Sheri Linden of the Los Angeles Times praised the "twisted black humor in this frosty Finnish fantasy ... What unfolds is a dark comic thriller and action-hero send-up, a strange alloy of daredevil helicopter maneuvers and night of the living elves. Captured in atmospheric widescreen camerawork, the end-of-the-world frozen landscape (actually Norway) is spectacular and spooky."
Reviewer Annika Pham, writing for Cineuropa.org, described it as a "Tim Burton-esque version of Santa's story" and said, "The icy Lappish landscapes are beautifully captured by [director of photography] Mika Orasmaa and the feel of the large-scale adventure epic is wrapped up in sweeping musical orchestration. The scary elements (suggested more than shown) are sufficient to keep 13+ viewers on edge, but could have been further elaborated – along with the original concept – to make Rare Exports a timeless seasonal delight."
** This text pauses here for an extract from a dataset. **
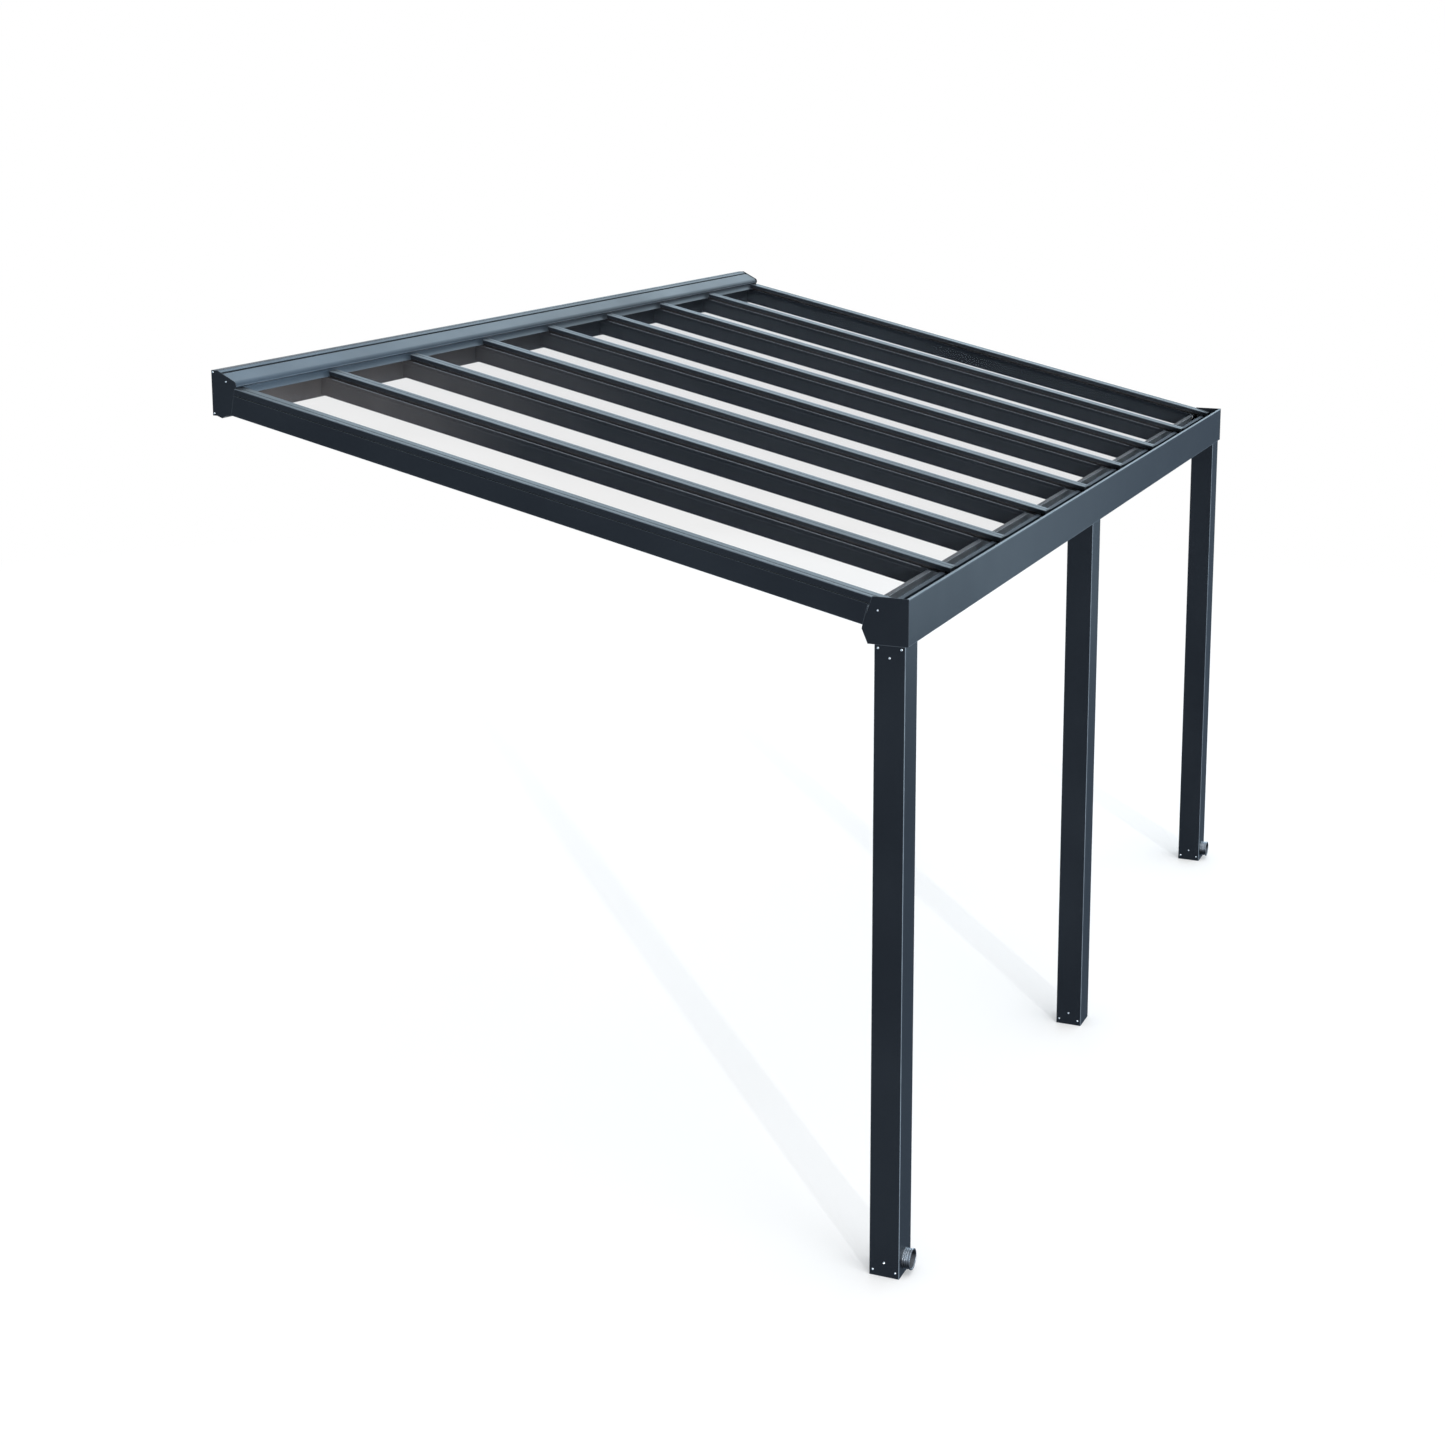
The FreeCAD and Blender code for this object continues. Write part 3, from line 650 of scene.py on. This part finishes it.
def make_tapes():
    """A strip along each rafter's upper corner that shows a little beside the rafter, as a painted
    highlight line.
    """
    bm = bmesh.new()
    high = slope_run(TAPE_TOP_Y, RAFTER_TOP_N)
    low = slope_run(TAPE_END_Y, RAFTER_TOP_N)
    for i in INNER_RAFTERS:
        for side in (-1, 1):
            x = i * RAFTER_PITCH + side * (RAFTER_W + TAPE_PROUD) / 2
            middle = (x, (low + high) / 2, RAFTER_TOP_N - TAPE_T / 2)
            add_box(bm, (TAPE_PROUD, high - low, TAPE_T), middle)
    round_edges(bm, 0.0004, 2)
    bm.transform(on_slope)
    return finished("panel_highlight_tapes", bm, highlight_seating_tape)


make_tapes()


# Dark cord in the cover's groove, as painted shade

def on_cover(along, deep):
    """The place this far down the cover's slope and this deep below its outer face."""
    y = -COVER_START - along * math.cos(COVER_PITCH) + deep * math.sin(COVER_PITCH)
    z = BEAM_TOP - COVER_DROP - along * math.sin(COVER_PITCH) - deep * math.cos(COVER_PITCH)
    return Vector((0, y, z))


def make_groove_shade_cord():
    """A black rubber cord that lies in the groove, with a rounded top, which also paints the
    groove's shade.
    """
    bm = bmesh.new()
    tall = GROOVE_DEPTH - SHADE_CORD_BELOW
    add_box(bm, (2 * (HALF_WIDTH - SHADE_CORD_END_GAP), GROOVE_W - 2 * SHADE_CORD_SIDE_GAP, tall))
    round_edges(bm, 0.0012, 3)
    middle = on_cover(GROOVE_AT + GROOVE_W / 2, GROOVE_DEPTH - tall / 2)
    bm.transform(Matrix.Translation(middle) @ Matrix.Rotation(COVER_PITCH, 4, "X"))
    return finished("cover_shade_cord", bm, shade_cord_rubber)


make_groove_shade_cord()


# Screws

def extruded(bm, face):
    """The new face that a face becomes when it is extruded."""
    return bmesh.ops.extrude_discrete_faces(bm, faces=[face])["faces"][0]


def make_screw_head(radius, height):
    """A domed head with a hexagon socket, standing on Z = 0."""
    bm = bmesh.new()
    bmesh.ops.create_circle(bm, cap_ends=True, segments=24, radius=radius)
    top = bm.faces[:][0]
    for share, rise in HEAD_STEPS:
        top = extruded(bm, top)
        for vert in top.verts:
            flat = Vector((vert.co.x, vert.co.y, 0)).normalized() * radius * share
            vert.co = Vector((flat.x, flat.y, vert.co.z + rise * height))
    socket = extruded(bm, top)
    for vert in socket.verts:
        angle = math.atan2(vert.co.y, vert.co.x)
        off_flat = (angle + math.radians(30)) % math.radians(60) - math.radians(30)
        reach = SOCKET_REACH * radius / math.cos(off_flat)
        vert.co = Vector((math.cos(angle) * reach, math.sin(angle) * reach, vert.co.z))
    bottom = extruded(bm, socket)
    bmesh.ops.translate(bm, verts=bottom.verts, vec=(0, 0, -SOCKET_DEPTH * height))
    bmesh.ops.remove_doubles(bm, verts=bm.verts, dist=0.000001)
    bmesh.ops.recalc_face_normals(bm, faces=bm.faces)
    return bm


def make_shade_washer(radius, height):
    """A flat black sealing washer, standing on Z = 0, which also paints the shade ring round a
    screw head.
    """
    bm = bmesh.new()
    bmesh.ops.create_cone(
        bm, cap_ends=True, segments=24, radius1=radius, radius2=0.92 * radius, depth=height
    )
    bmesh.ops.translate(bm, vec=(0, 0, height / 2), verts=bm.verts)
    return bm


def screws(name, places, radius, height):
    """Screws with black sealing washers under their heads, which paint the shade ring round each
    head, on faces to the left or right.
    """
    head = make_screw_head(radius, height)
    shade_washer = make_shade_washer(1.4 * radius, WASHER_T)
    heads = bmesh.new()
    shade_washers = bmesh.new()
    for spot, side in places:
        turn = Matrix.Translation(spot) @ Matrix.Rotation(side * math.radians(90), 4, "Y")
        add_copy(heads, head, turn @ Matrix.Translation((0, 0, WASHER_T)))
        add_copy(shade_washers, shade_washer, turn)
    head.free()
    shade_washer.free()
    finished(name, heads, screw_steel)
    finished(name + "_washers", shade_washers, seal_rubber)


def make_screws():
    """The screws of the posts and of the end plates."""
    for label, x in POST_X.items():
        places = [
            ((x + side * POST_W / 2, y, z), side) for side in (-1, 1) for y, z in POST_SCREWS
        ]
        screws(f"post_screws_{label}", places, SCREW_R, SCREW_H)
    for label, side in (("left", -1), ("right", 1)):
        places = [((side * HALF_WIDTH, y, z), side) for y, z in PLATE_SCREWS]
        screws(f"plate_screws_{label}", places, PLATE_SCREW_R, PLATE_SCREW_H)


make_screws()


# Plugs in the lower ends of the caps

def make_cap_plug(width):
    """A plug that fills a cap's end, dished inside a raised rim."""
    bm = bmesh.new()
    middle = (0, 0, CAP_TOP_N - PLUG_H / 2 - PLUG_BELOW_TOP)
    add_box(bm, (width - PLUG_SLACK, PLUG_T, PLUG_H), middle)
    outer = [face for face in bm.faces if face.normal.y < -0.9]
    bmesh.ops.inset_individual(bm, faces=outer, thickness=PLUG_RIM)
    bmesh.ops.translate(bm, vec=(0, PLUG_DISH, 0), verts=outer[0].verts)
    round_edges(bm, 0.0005, 2)
    return bm


def make_plugs():
    """A plug in every cap, a little proud of the cap's end."""
    bm = bmesh.new()
    along = slope_run(FRONT + CAP_END, (CAP_LOW_N + CAP_TOP_N) / 2) - PLUG_PROUD
    caps = [(i * RAFTER_PITCH, RAFTER_W) for i in INNER_RAFTERS]
    caps += [(side * SIDE_CAP_X, SIDE_CAP_W) for side in (-1, 1)]
    for x, width in caps:
        plug = make_cap_plug(width)
        add_copy(bm, plug, on_slope @ Matrix.Translation((x, along, 0)))
        plug.free()
    return finished("cap_plugs", bm, plug_plastic)


make_plugs()


# Drain spouts

def make_spout(side):
    """A cast spout turned from its outline: flange, two ribs, waist and a wide lip."""
    bm = bmesh.new()
    ring = [bm.verts.new((0, -out, across)) for out, across in SPOUT_OUTLINE]
    edges = [bm.edges.new(pair) for pair in zip(ring, ring[1:] + ring[:1])]
    bmesh.ops.spin(
        bm,
        geom=ring + edges,
        cent=(0, 0, 0),
        axis=(0, 1, 0),
        angle=math.tau,
        steps=72,
        use_merge=True,
    )
    bmesh.ops.remove_doubles(bm, verts=bm.verts, dist=0.000001)
    bmesh.ops.recalc_face_normals(bm, faces=bm.faces)
    round_edges(bm, 0.0005, 2, least_turn=28)
    foot = (POST_X[side], POST_FRONT, GROUND + SPOUT_HEIGHT)
    bmesh.ops.translate(bm, vec=foot, verts=bm.verts)
    return finished(f"spout_{side}", bm, spout_metal, (f"drain_spout_{side}",))


for side in ("left", "right"):
    make_spout(side)


# Floor, backdrop and light

def make_floor():
    """A pale floor that keeps the cover's shadow and fades to plain white away from it."""
    material = bpy.data.materials.new("floor")
    material.use_nodes = True
    tree = material.node_tree
    tree.nodes.clear()
    path = place(tree, "ShaderNodeLightPath").outputs
    seen = seen_by_camera(tree, path)
    mirrored = mirrored_in_coat(tree, path)
    spot = place(tree, "ShaderNodeTexCoord").outputs["Object"]
    away = place(tree, "ShaderNodeVectorMath", {0: spot}, operation="LENGTH").outputs["Value"]
    pale = blend_colours(tree, seen, colour(0.95, 0.95, 0.95), colour(0.925, 0.925, 0.925))
    plain = place(tree, "ShaderNodeBsdfDiffuse", {"Color": pale})
    tone = blend_colours(tree, mirrored, WHITE, colour(0.19, 0.26, 0.35))
    bright = place(tree, "ShaderNodeEmission", {"Color": tone, "Strength": 1.0})
    white = multiply(tree, seen, ramp(tree, away, 5.0, 11.0, 0.20, 1.0))
    share = larger(tree, white, mirrored)
    mixed = place(
        tree, "ShaderNodeMixShader", {0: share, 1: plain.outputs[0], 2: bright.outputs[0]}
    )
    place(tree, "ShaderNodeOutputMaterial", {"Surface": mixed.outputs[0]})
    bm = bmesh.new()
    bmesh.ops.create_grid(bm, x_segments=1, y_segments=1, size=FLOOR_HALF)
    bmesh.ops.translate(bm, vec=(0, 0, GROUND - FLOOR_BELOW), verts=bm.verts)
    floor = add_object("floor", to_mesh("floor", bm, material))


def make_world():
    """White behind the cover; a plain cool light from all round."""
    world = bpy.data.worlds.new("studio")
    bpy.context.scene.world = world
    world.use_nodes = True
    tree = world.node_tree
    tree.nodes.clear()
    path = place(tree, "ShaderNodeLightPath").outputs
    seen = seen_by_camera(tree, path)
    mirrored = mirrored_in_coat(tree, path)
    light = blend_colours(tree, mirrored, colour(0.66, 0.665, 0.67), colour(0.68, 0.85, 1.00))
    tone = blend_colours(tree, seen, light, WHITE)
    sky = place(tree, "ShaderNodeBackground", {"Color": tone, "Strength": 1.0})
    place(tree, "ShaderNodeOutputWorld", {"Surface": sky.outputs[0]})


def pointed(direction):
    """The turn that points a lamp this way."""
    return Vector(direction).to_track_quat("-Z", "Y").to_euler()


def sun(name, strength, spread, toward, tone):
    """A far light that shines this way; its spread, in degrees, softens its shadows."""
    lamp = bpy.data.lights.new(name, "SUN")
    lamp.energy = strength
    lamp.angle = math.radians(spread)
    lamp.color = tone
    add_object(name, lamp).rotation_euler = pointed(toward)


def soft_panel(name, stands_at, aim, wide, tall, radiance, tone):
    """A studio panel that lights and mirrors in the coat but stays out of the picture."""
    lamp = bpy.data.lights.new(name, "AREA")
    lamp.shape = "RECTANGLE"
    lamp.size = wide
    lamp.size_y = tall
    lamp.energy = radiance * math.pi * wide * tall
    lamp.color = tone
    thing = add_object(name, lamp)
    thing.location = stands_at
    thing.rotation_euler = pointed(Vector(aim) - Vector(stands_at))
    thing.visible_camera = False
    thing.visible_transmission = False


def make_camera():
    """The camera that sees the cover as the picture shows it."""
    lens = bpy.data.cameras.new("camera")
    lens.sensor_width = 36.0
    lens.lens = LENS_MM
    lens.shift_x = LENS_SHIFT_X
    lens.shift_y = LENS_SHIFT_Y
    lens.clip_end = 300.0
    camera = add_object("camera", lens)
    camera.location = CAMERA_AT
    camera.rotation_euler = (math.radians(90 - CAMERA_DOWN), 0, math.radians(CAMERA_TURN))
    bpy.context.scene.camera = camera


# Name, strength, spread, direction and tone
SUNS = (
    ("overhead", 1.05, 50, (0.15, 0.3, -1.0), (0.96, 0.98, 1.0)),
    ("front_left_low", 2.2, 0.8, (0.76, 0.65, -0.13), (1.0, 1.0, 1.0)),
)
# Name, place, aim, width, height, brightness and tone
SOFT_PANELS = (
    ("right_high", (25.0, 1.0, 11.0), (0.0, -1.2, -0.2), 28.0, 16.0, 1.95, (0.68, 0.87, 1.0)),
    ("front_right", (5.0, -6.4, -1.2), (-1.5, -2.7, -0.6), 2.8, 3.0, 1.9, (0.63, 0.84, 1.0)),
    ("front_left", (-4.5, -7.5, -1.5), (-1.0, -2.7, -1.3), 3.0, 3.0, 4.0, (0.92, 0.97, 1.0)),
)
make_floor()
make_world()
for numbers in SUNS:
    sun(*numbers)
for numbers in SOFT_PANELS:
    soft_panel(*numbers)
make_camera()
bpy.context.scene.view_settings.view_transform = "Standard"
Collider's reviewer Dave Trumbore called the film "a darkly humored tale that fits perfectly in line with such anti-Christmas classics as Gremlins and The Nightmare Before Christmas" and wrote, "The contemporary Nordic setting that's so fitting for horror movies these days (Let the Right One In, Dead Snow) is a perfect backdrop for Rare Exports: A Christmas Tale, not only in mood but in mythology as well ... While Rare Exports: A Christmas Tale does not have the level of gore of Dead Snow or the emotional impact of Let the Right One In (although Pietari does earn his father's respect in the end), it's a uniquely entertaining tale that adds a bit of welcome darkness to the often saccharine times leading up to Christmas."

Cate Blanchett called it one of her favorite films.

===Awards===
The film won numerous awards such as the Locarno International Film Festival's Variety Piazza Grande Award and Best Motion Picture, Best Cinematography, and Best Director – as well as a "Special Mention" for the Silver Méliès for Best European Motion Picture Award – at the 43rd Sitges Film Festival in 2010. In 2011, director Jalmari Helander and producer Petri Jokiranta received the Finnish Film State Award for their collaboration.

The film and crew earned further awards in 2011: nominated for Best Film for the Jussi Award, it won for Best Cinematography, Best Music, Best Sound Design, Best Editing, Best Art Direction, and Best Costume Design. The film won the Pegasus Audience Award at the Brussels International Fantastic Film Festival, and was nominated for the Academy of Science Fiction, Fantasy and Horror Films's Saturn Award in the category of Best International Film.